Posted: Wed Jun 30, 2004 3:56 pm
by ray.wurlod
The biggest difference for you will be getting your head around the fact that hashed files play no part in reference lookups in parallel jobs.
Instead, you have a choice of three stage types (Lookup, Join and Merge) depending on exactly what you need to do; each refers to an in-memory dataset when in use.

Posted: Wed Jun 30, 2004 9:24 pm
by vigneshra
As Ray said, no such hashed file stage in PX. You can use either Merge, lookup or join to do your lookup needs. Also you can assign nodes depending on your PX server configuration to achieve partition and pipeline parallelism in which each node will do the operation parallely which eventually improves the performance.

Re: writing my first PX job

Posted: Thu Feb 24, 2005 2:35 pm
by rakeshcv
READ THE MANUAL
acool wrote:Hello everyone,

I am a fresh man on PX. I need to rewrite a Datastage job in PX. It is a simple job, but the volume is hugh. The source only has 3 colums, but 300 million rows. I only have 2 simple lookups. But one lookup hash file has 10 million records.

When I run this job in Datastage, the speed is about 1000k/s, which means I need about 10 hours to complete the job. How fast do you think PX can reach? What kind of strategy do I use in PX to maximize speed and stability?

I am very new to PX, and the only reference I have now is the PDF file that comes with Datastage, so any suggestion will be VERY helpful to me?

Thanks you!

Posted: Thu Feb 24, 2005 3:30 pm
by ray.wurlod
Ascential has published a benchmark that achieved 300GB/hour (projected).

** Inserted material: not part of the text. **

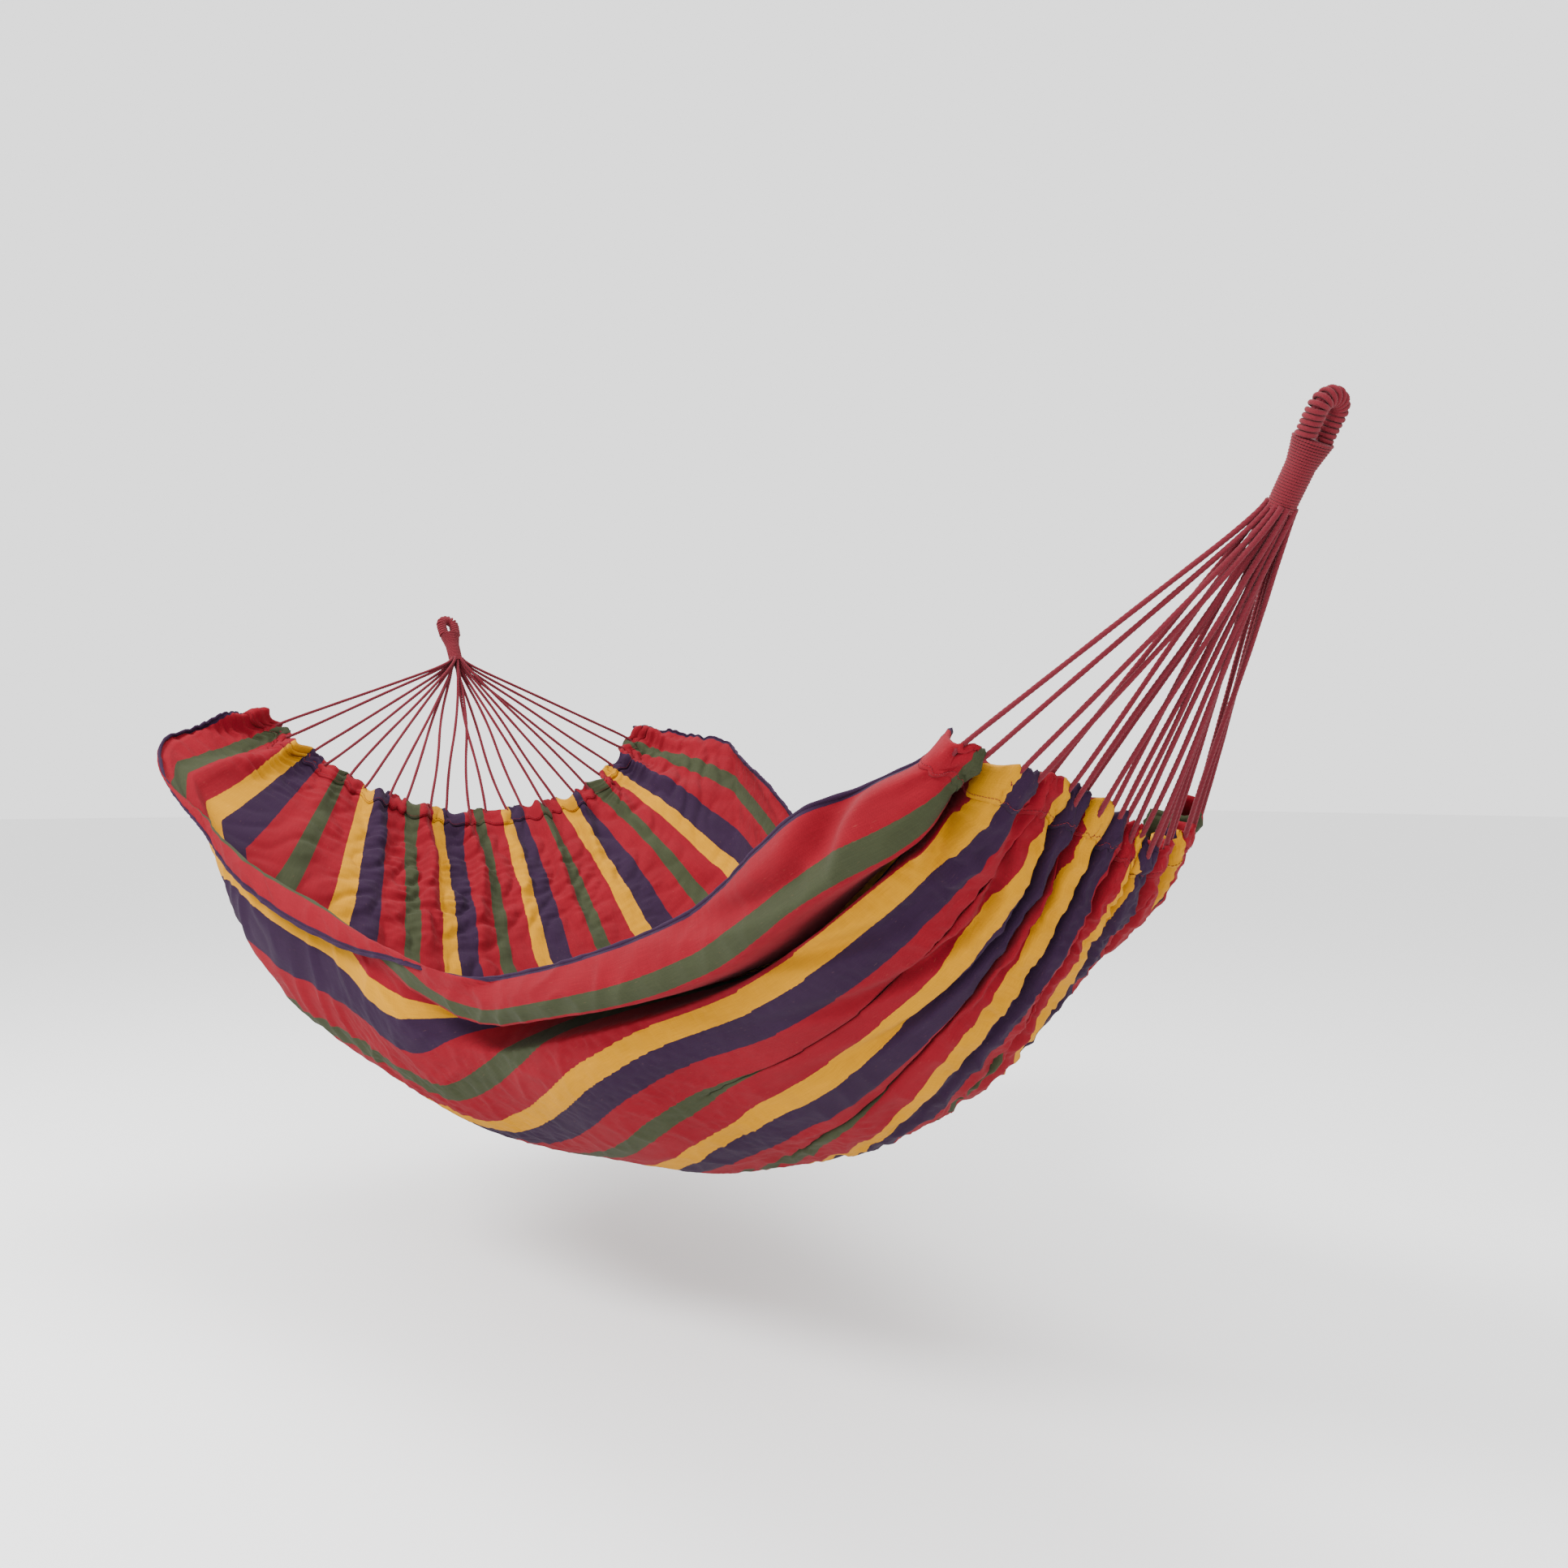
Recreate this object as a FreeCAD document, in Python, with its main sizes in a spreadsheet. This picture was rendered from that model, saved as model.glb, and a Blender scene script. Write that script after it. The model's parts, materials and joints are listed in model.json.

Re: writing my first PX job

Posted: Fri Feb 25, 2005 3:39 pm
by chalasaniamith
If u had huge volume better use the merge so the performance will increase.Its better if u can go through the documentation on parallel extender u will know about pipeline and partion paralllism.......

If you can combine pipeline and partition parallelism together I hope the results would be better. And then apply merge state it will be so nice.Join stage is there but not for huge volume...